The other dominant syndication format is Atom, which is a community-driven format that is trying to avoid many of the perceived shortcomings of RSS. Atom isn’t (yet) as widely-supported as RSS, but it’s quickly gaining ground. Lengthy discussions wage on about these competing standards.

Thankfully services exist that translate syndication formats, so you don’t need to worry about which format is winning the debate. Web-based feed readers should all be smart enough now to handle any feed format, so you the reader shouldn’t need to worry about this too much. If you’re a content producer, it’s worth spending some time to familiarize yourself with the various formats, so that you know what you’re offering to your readers.

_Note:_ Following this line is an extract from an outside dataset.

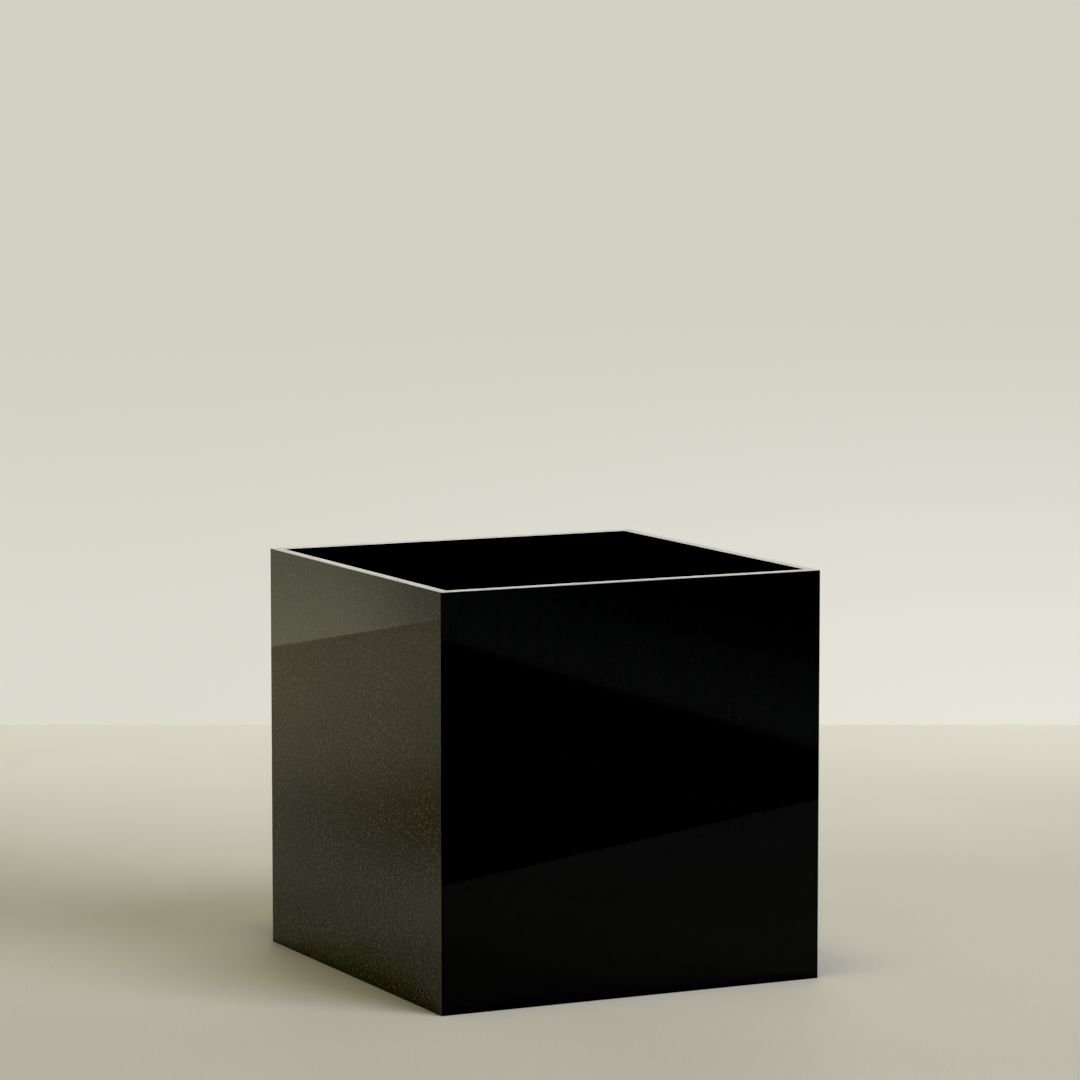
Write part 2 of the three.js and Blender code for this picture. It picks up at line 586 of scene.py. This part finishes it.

Another issue with content syndication is that the syndication source (ie: the website offering the feed) chooses whether to provide the full content of new posts, or just an excerpt. Advertising-driven websites will often provide just an excerpt, or teaser, to tickle your fancy in order to get you to load the webpage in your browser and thus see the ads that are displayed there. Some such sites will send out the first couple of sentences for their feeds, which may or may not provide enough information for you to determine whether it’s worth your time to follow the link to the story. Other sites will carefully craft meaningful summaries of new items which you can quickly skim and decide whether to read the in-depth report.

Many syndication feeds come from personal weblogs, but big businesses are recognizing the value of the technology. Reuters offers feeds for its news items. The BBC offers categorized news feeds. Microsoft offers feeds for developer resources. Apple offers RSS feeds for its iTunes Music Store to display new releases and top rated songs or albums.

I’ve been using Google Reader as my aggregator for some time now, and have been thoroughly pleased with it. It offers a nice suite of features, good performance, and the traditional simple Google user interface. If you’re not yet using an aggregator, or are unhappy with the one you’re using, consider giving Google Reader a shot.

What are you waiting for? Start aggregating!